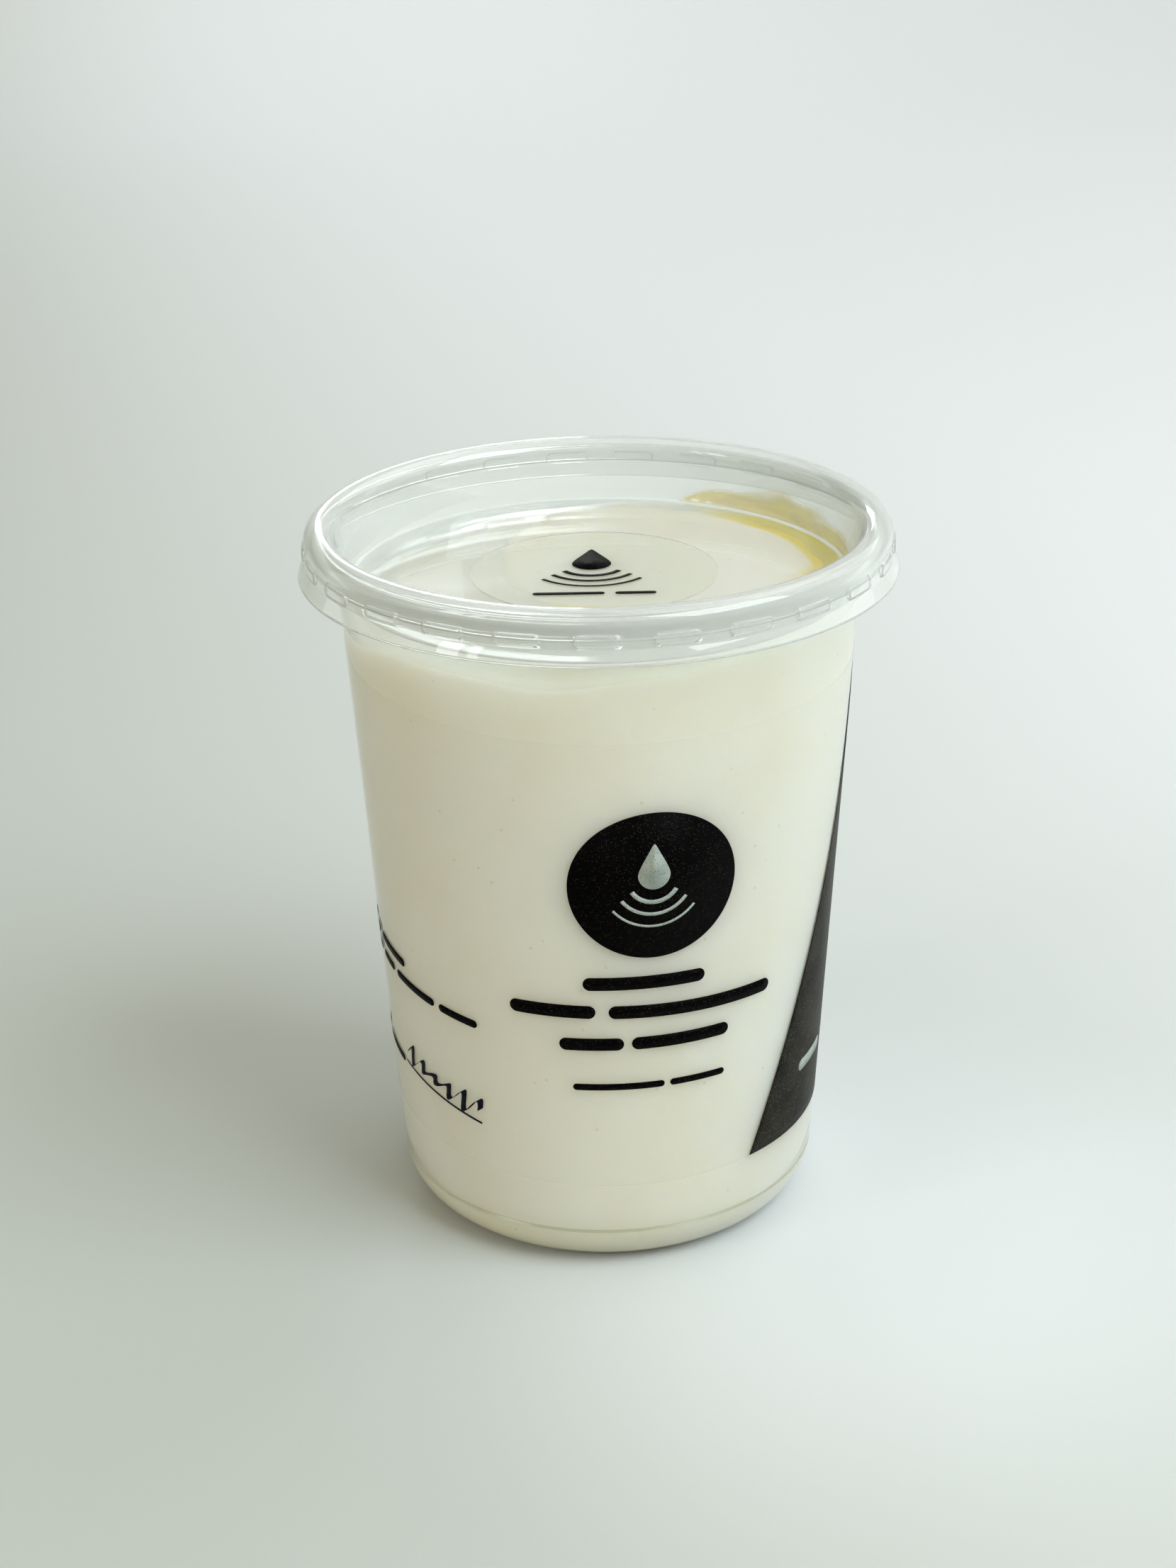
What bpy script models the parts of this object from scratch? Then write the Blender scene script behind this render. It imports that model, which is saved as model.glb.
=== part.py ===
"""A one-litre round yogurt pot: clear cup and snap lid, yogurt, a clear film label and a lid sticker.

Metres, +Z up. The origin is the centre of the foot, on the surface that the pot stands on.
The label's middle faces -Y, turned a little towards +X.
"""

import math

import bmesh
import bpy

SEGMENTS = 72  # round the axis
GAP = 0.0003  # kept between pieces that touch
MERGE = 1e-6
SHARP_ANGLE = math.radians(35)  # creases over this stay sharp

# Cup
WALL_RADIUS_AT_FLOOR = 0.0430  # the cone of the wall, carried down to the floor
WALL_TAPER = 0.0622  # radius gained for each unit of height
CUP_THICKNESS = 0.0007
FOOT_FILLET = 0.0095
FOOT_STEPS = 6
FOOT_RING_WIDTH = 0.0042
FOOT_RING_SLOPE = 0.0016
BASE_RECESS = 0.0016
SHOULDER_Z = 0.1355  # above it the wall flares out to the rim
RIM_CURL_RADIUS = 0.00125
RIM_CENTRE_RADIUS = 0.0546
RIM_CENTRE_Z = 0.1426
RIM_LIP_Z = 0.1405
RIM_STEPS = 4

# Lid
LID_THICKNESS = 0.0005
PANEL_Z = 0.1340  # top of the sunk panel
PANEL_RADIUS = 0.0486
PLUG_FOOT = (0.0497, 0.1351)  # radius and height where the plug's wall leaves its corner
PLUG_CORNER = (0.0003, 0.0008)  # the corner's break, in from the plug's foot and down
RING_HALF_WIDTH = 0.00305
RING_RISE = 0.0029
RING_CENTRE_Z = 0.1433
RING_END = -18  # degrees, where the ring runs into the skirt
RING_STEPS = 9
SKIRT_RADIUS = 0.0576  # upright band under the ring
SKIRT_BAND_Z = 0.1393
SKIRT_STEP = (0.0005, 0.0009)  # under the band: out and down
SKIRT_EDGE = (0.0590, 0.1365)
LUG_COUNT = 25
LUG_LENGTH = 0.0090
LUG_HEIGHT = 0.0026
LUG_PROUD = 0.0005
LUG_ROOT_SHARE = 0.6  # of the lid's thickness that each lug reaches in
LUG_END_STEPS = 5
LUG_Z = 0.1409
LUG_START = math.radians(-90.6)

# Yogurt
FILL_Z = 0.1300  # where its top meets the wall
PATCH_CENTRE = (0.012, 0.011)  # of the part that touches the lid
PATCH_RADIUS = 0.0300
PATCH_LEAN = (0.0023, math.radians(160))  # one-sided swelling: size and direction
PATCH_LOBES = (0.0025, math.radians(112))  # soft lobes: size and direction of the first
PATCH_LOBE_COUNT = 3
PATCH_EDGE = 0.0040  # width of the slope round the patch
PATCH_LIMIT = 0.0420  # the patch ends this far from the axis
TOP_RINGS = 14

# Film label, a straight strip wrapped on the cone
LABEL_FOOT_Z = 0.0205
LABEL_HEIGHT = 0.0975
LABEL_MIDDLE = math.radians(-78)
LABEL_END_GAP = 0.0030  # between its ends, at the back
LABEL_ROWS = 2
FILM = 0.0003

# Lid sticker
STICKER_RADIUS = 0.0245
STICKER_SEGMENTS = 48

# Finishes: colour, roughness, share of light let through
CUP_PLASTIC = ((0.93, 0.96, 0.94), 0.12, 1.0)
LID_PLASTIC = ((0.94, 0.97, 0.96), 0.10, 1.0)
YOGURT = ((0.80, 0.80, 0.67), 0.45, 0.0)
LABEL_FILM = ((0.90, 0.92, 0.88), 0.25, 0.6)
STICKER_FILM = ((0.88, 0.90, 0.86), 0.22, 0.6)
IOR = 1.49


def material(name, finish):
    colour, roughness, transmission = finish
    made = bpy.data.materials.new(name)
    made.use_nodes = True
    shader = made.node_tree.nodes["Principled BSDF"]
    shader.inputs["Base Color"].default_value = (*colour, 1.0)
    shader.inputs["Roughness"].default_value = roughness
    shader.inputs["Metallic"].default_value = 0.0
    shader.inputs["Transmission Weight"].default_value = transmission
    shader.inputs["IOR"].default_value = IOR
    return made


def arc(centre, radius, start, end, steps, rise=None):
    """Points of an arc in the radius-height plane, with angles in degrees. rise makes it elliptical."""
    rise = radius if rise is None else rise
    points = []
    for step in range(steps + 1):
        angle = math.radians(start + (end - start) * step / steps)
        points.append((centre[0] + radius * math.cos(angle), centre[1] + rise * math.sin(angle)))
    return points


def turned(profile):
    """A bmesh of (radius, height) points spun once round Z. Their path has the outside on its right."""
    bm = bmesh.new()
    verts = [bm.verts.new((radius, 0.0, height)) for radius, height in profile]
    edges = [bm.edges.new(pair) for pair in zip(verts, verts[1:])]
    bmesh.ops.spin(
        bm,
        geom=verts + edges,
        cent=(0, 0, 0),
        axis=(0, 0, 1),
        angle=2 * math.pi,
        steps=SEGMENTS,
        use_merge=True,
    )
    bmesh.ops.remove_doubles(bm, verts=bm.verts, dist=MERGE)
    bmesh.ops.reverse_faces(bm, faces=bm.faces)  # the spin leaves them facing in
    return bm


def add_object(name, bm, made_material):
    """An object of the bmesh, shaded smooth across its soft edges."""
    mesh = bpy.data.meshes.new(name)
    bm.to_mesh(mesh)
    bm.free()
    mesh.materials.append(made_material)
    mesh.shade_smooth()
    mesh.set_sharp_from_angle(angle=SHARP_ANGLE)
    obj = bpy.data.objects.new(name, mesh)
    bpy.context.scene.collection.objects.link(obj)
    return obj


def thicken(obj, thickness):
    """Gives a turned sheet its wall, on the side away from its normals."""
    wall = obj.modifiers.new("Wall", "SOLIDIFY")
    wall.thickness = thickness
    wall.offset = -1
    wall.use_even_offset = True


def wall_radius(z):
    return WALL_RADIUS_AT_FLOOR + WALL_TAPER * z


def foot_arc(inset, steps):
    """The rounded foot, from the floor ring to the wall, moved in by inset."""
    lean = math.atan(WALL_TAPER)
    centre_radius = wall_radius(FOOT_FILLET) - FOOT_FILLET / math.cos(lean)
    return arc((centre_radius, FOOT_FILLET), FOOT_FILLET - inset, -90, -math.degrees(lean), steps)


def base_profile(inset, steps):
    """Half of the base, from the axis out to the wall, moved in by inset."""
    foot = foot_arc(inset, steps)
    ring_inner = foot[0][0] - FOOT_RING_WIDTH
    return [
        (0.0, BASE_RECESS + inset),
        (ring_inner - FOOT_RING_SLOPE, BASE_RECESS + inset),
        (ring_inner, inset),
        *foot,
    ]


def make_cup():
    """The outer face of the sheet, up the wall and over the rim's curl to its lip."""
    rim_centre = (RIM_CENTRE_RADIUS, RIM_CENTRE_Z)
    profile = base_profile(0.0, FOOT_STEPS)
    profile.append((wall_radius(SHOULDER_Z), SHOULDER_Z))
    profile += arc(rim_centre, RIM_CURL_RADIUS, 180, 0, RIM_STEPS)
    profile.append((RIM_CENTRE_RADIUS + RIM_CURL_RADIUS, RIM_LIP_Z))
    bm = turned(profile)
    cup = add_object("cup", bm, material("clear_cup_plastic", CUP_PLASTIC))
    thicken(cup, CUP_THICKNESS)
    return cup


def lid_profile():
    """The outer face of the lid, from the edge of the skirt to the middle of the sunk panel."""
    profile = [(0.0, PANEL_Z), (PANEL_RADIUS, PANEL_Z)]
    profile.append((PLUG_FOOT[0] - PLUG_CORNER[0], PLUG_FOOT[1] - PLUG_CORNER[1]))
    profile.append(PLUG_FOOT)
    ring_centre = (RIM_CENTRE_RADIUS, RING_CENTRE_Z)
    profile += arc(ring_centre, RING_HALF_WIDTH, 180, RING_END, RING_STEPS, rise=RING_RISE)
    profile.append((SKIRT_RADIUS, SKIRT_BAND_Z))
    profile.append((SKIRT_RADIUS + SKIRT_STEP[0], SKIRT_BAND_Z - SKIRT_STEP[1]))
    profile.append(SKIRT_EDGE)
    return profile[::-1]


def lug_outline(steps):
    """A flat obround in the plane across the skirt: (along, up) points."""
    half = (LUG_LENGTH - LUG_HEIGHT) / 2
    right = arc((half, 0.0), LUG_HEIGHT / 2, -90, 90, steps)
    left = arc((-half, 0.0), LUG_HEIGHT / 2, 90, 270, steps)
    return right + left


def make_lugs():
    """The obround lugs that stand proud of the skirt, each rooted in its wall."""
    bm = bmesh.new()
    root = SKIRT_RADIUS - LUG_ROOT_SHARE * LID_THICKNESS
    crown = SKIRT_RADIUS + LUG_PROUD
    for index in range(LUG_COUNT):
        middle = LUG_START + 2 * math.pi * index / LUG_COUNT
        rings = []
        for radius in (root, crown):
            ring = []
            for along, up in lug_outline(LUG_END_STEPS):
                angle = middle + along / SKIRT_RADIUS
                place = (radius * math.cos(angle), radius * math.sin(angle), LUG_Z + up)
                ring.append(bm.verts.new(place))
            rings.append(ring)
            bm.faces.new(ring)
        edges = [bm.edges.get(pair) for ring in rings for pair in zip(ring, ring[1:] + ring[:1])]
        bmesh.ops.bridge_loops(bm, edges=edges)
    bmesh.ops.triangulate(bm, faces=bm.faces)
    bmesh.ops.recalc_face_normals(bm, faces=bm.faces)
    return bm


def make_lid():
    plastic = material("clear_lid_plastic", LID_PLASTIC)
    lid = add_object("lid", turned(lid_profile()), plastic)
    thicken(lid, LID_THICKNESS)
    lugs = add_object("lug_shapes", make_lugs(), plastic)
    lugs.hide_render = True
    lugs.display_type = "WIRE"
    union = lid.modifiers.new("Lugs", "BOOLEAN")
    union.operation = "UNION"
    union.object = lugs
    return lid


def patch_reach(angle):
    """How far the patch that touches the lid reaches from its own centre."""
    lean, lean_angle = PATCH_LEAN
    lobes, lobe_angle = PATCH_LOBES
    swell = lobes * math.cos(PATCH_LOBE_COUNT * (angle - lobe_angle))
    return PATCH_RADIUS + lean * math.cos(angle - lean_angle) + swell


def yogurt_top(x, y):
    """Height of the yogurt's top: flat against the lid, and lower in a moat along the wall."""
    across, along = x - PATCH_CENTRE[0], y - PATCH_CENTRE[1]
    outside = math.hypot(across, along) - patch_reach(math.atan2(along, across))
    outside = max(outside, math.hypot(x, y) - PATCH_LIMIT, 0.0)
    contact_z = PANEL_Z - LID_THICKNESS - GAP
    return FILL_Z + (contact_z - FILL_Z) * math.exp(-((outside / PATCH_EDGE) ** 2))


def make_yogurt():
    inset = CUP_THICKNESS + GAP
    edge_radius = wall_radius(FILL_Z) - inset
    profile = base_profile(inset, FOOT_STEPS)
    profile.append((edge_radius, FILL_Z))
    for ring in range(1, TOP_RINGS):
        profile.append((edge_radius * (1 - ring / TOP_RINGS), FILL_Z))
    profile.append((0.0, FILL_Z))
    bm = turned(profile)
    for vert in bm.verts:
        x, y, z = vert.co
        if z > FILL_Z - MERGE:
            vert.co.z = yogurt_top(x, y)
    return add_object("yogurt", bm, material("yogurt", YOGURT))


def label_height(angle, up):
    """Height on the wall of a point of the strip, up from its lower edge, at an angle from its middle."""
    lean = math.atan(WALL_TAPER)
    floor_slant = WALL_RADIUS_AT_FLOOR / math.sin(lean)
    middle_slant = floor_slant + (LABEL_FOOT_Z + up) / math.cos(lean)
    slant = middle_slant / math.cos(angle * math.sin(lean))
    return (slant - floor_slant) * math.cos(lean)


def make_side_label():
    """The strip's outer face, which its wall is then given inwards."""
    stand_off = GAP + FILM
    half_turn = math.pi - LABEL_END_GAP / 2 / wall_radius(LABEL_FOOT_Z)
    bm = bmesh.new()
    columns = []
    for step in range(SEGMENTS + 1):
        angle = half_turn * (2 * step / SEGMENTS - 1)
        column = []
        for row in range(LABEL_ROWS + 1):
            z = label_height(angle, LABEL_HEIGHT * row / LABEL_ROWS)
            radius = wall_radius(z) + stand_off
            turn = LABEL_MIDDLE + angle
            column.append(bm.verts.new((radius * math.cos(turn), radius * math.sin(turn), z)))
        columns.append(column)
    for left, right in zip(columns, columns[1:]):
        for low in range(LABEL_ROWS):
            bm.faces.new((left[low], right[low], right[low + 1], left[low + 1]))
    label = add_object("side_label", bm, material("label_film", LABEL_FILM))
    thicken(label, FILM)
    return label


def make_lid_sticker():
    bm = bmesh.new()
    bmesh.ops.create_cone(
        bm,
        cap_ends=True,
        segments=STICKER_SEGMENTS,
        radius1=STICKER_RADIUS,
        radius2=STICKER_RADIUS,
        depth=FILM,
    )
    bmesh.ops.translate(bm, verts=bm.verts, vec=(0, 0, PANEL_Z + GAP + FILM / 2))
    return add_object("lid_sticker", bm, material("sticker_film", STICKER_FILM))


def main():
    for obj in list(bpy.data.objects):
        bpy.data.objects.remove(obj, do_unlink=True)
    make_cup()
    make_lid()
    make_yogurt()
    make_side_label()
    make_lid_sticker()


main()
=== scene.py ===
import math

import bmesh
import bpy
from mathutils import Matrix, Vector, noise


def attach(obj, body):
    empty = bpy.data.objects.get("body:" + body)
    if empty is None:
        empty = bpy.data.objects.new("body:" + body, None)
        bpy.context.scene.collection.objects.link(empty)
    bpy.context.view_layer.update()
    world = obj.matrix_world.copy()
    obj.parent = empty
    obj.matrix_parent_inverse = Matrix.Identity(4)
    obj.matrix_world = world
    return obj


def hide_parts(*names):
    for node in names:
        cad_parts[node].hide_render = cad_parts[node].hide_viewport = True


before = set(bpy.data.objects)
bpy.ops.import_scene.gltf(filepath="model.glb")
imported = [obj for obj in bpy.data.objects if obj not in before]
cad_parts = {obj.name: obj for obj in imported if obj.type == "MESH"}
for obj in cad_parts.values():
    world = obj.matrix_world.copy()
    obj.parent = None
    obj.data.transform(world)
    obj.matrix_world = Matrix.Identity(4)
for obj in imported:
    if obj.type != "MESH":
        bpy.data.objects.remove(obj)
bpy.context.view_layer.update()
print("frame loaded:", sorted(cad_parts))

mm = 0.001
toRadians = math.radians


# Camera, as the photograph was taken: a long lens held a little above the pot

view = {
    "focalPixels": 3700.0,
    "frameHeight": 2212,
    "sensor": 36.0,
    "distance": 0.536,
    "elevation": 23.55,
    "turn": 0.312,
    "roll": -0.95,
    "targetHeight": 0.0886,
    "clipStart": 0.01,
}


def makeCamera():
    lift = toRadians(view["elevation"])
    place = Matrix.Translation((
        0.0,
        -view["distance"] * math.cos(lift),
        view["targetHeight"] + view["distance"] * math.sin(lift),
    ))
    tilt = Matrix.Rotation(math.pi / 2 - lift, 4, "X")
    turn = Matrix.Rotation(toRadians(view["turn"]), 4, "Y")
    roll = Matrix.Rotation(toRadians(view["roll"]), 4, "Z")
    data = bpy.data.cameras.new("camera")
    data.sensor_width = view["sensor"]
    data.lens = view["focalPixels"] / view["frameHeight"] * view["sensor"]
    data.clip_start = view["clipStart"]
    camera = bpy.data.objects.new("camera", data)
    camera.matrix_world = place @ tilt @ turn @ roll
    bpy.context.scene.collection.objects.link(camera)
    bpy.context.scene.camera = camera


# Drawing helpers: a profile is drawn in the plane y = 0, as radius and height

mergeReach = 0.002 * mm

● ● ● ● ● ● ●

◆ **TASK DESCRIPTION**: All lines in the listing above from the line containing "turn = LABEL_MIDDLE + angle" to the line containing "before = set(bpy.data.objects)", inclusive, should be retyped exactly; no other lines should appear.

◆ **EXERCISE OUTPUT**:
            turn = LABEL_MIDDLE + angle
            column.append(bm.verts.new((radius * math.cos(turn), radius * math.sin(turn), z)))
        columns.append(column)
    for left, right in zip(columns, columns[1:]):
        for low in range(LABEL_ROWS):
            bm.faces.new((left[low], right[low], right[low + 1], left[low + 1]))
    label = add_object("side_label", bm, material("label_film", LABEL_FILM))
    thicken(label, FILM)
    return label


def make_lid_sticker():
    bm = bmesh.new()
    bmesh.ops.create_cone(
        bm,
        cap_ends=True,
        segments=STICKER_SEGMENTS,
        radius1=STICKER_RADIUS,
        radius2=STICKER_RADIUS,
        depth=FILM,
    )
    bmesh.ops.translate(bm, verts=bm.verts, vec=(0, 0, PANEL_Z + GAP + FILM / 2))
    return add_object("lid_sticker", bm, material("sticker_film", STICKER_FILM))


def main():
    for obj in list(bpy.data.objects):
        bpy.data.objects.remove(obj, do_unlink=True)
    make_cup()
    make_lid()
    make_yogurt()
    make_side_label()
    make_lid_sticker()


main()
=== scene.py ===
import math

import bmesh
import bpy
from mathutils import Matrix, Vector, noise


def attach(obj, body):
    empty = bpy.data.objects.get("body:" + body)
    if empty is None:
        empty = bpy.data.objects.new("body:" + body, None)
        bpy.context.scene.collection.objects.link(empty)
    bpy.context.view_layer.update()
    world = obj.matrix_world.copy()
    obj.parent = empty
    obj.matrix_parent_inverse = Matrix.Identity(4)
    obj.matrix_world = world
    return obj


def hide_parts(*names):
    for node in names:
        cad_parts[node].hide_render = cad_parts[node].hide_viewport = True


before = set(bpy.data.objects)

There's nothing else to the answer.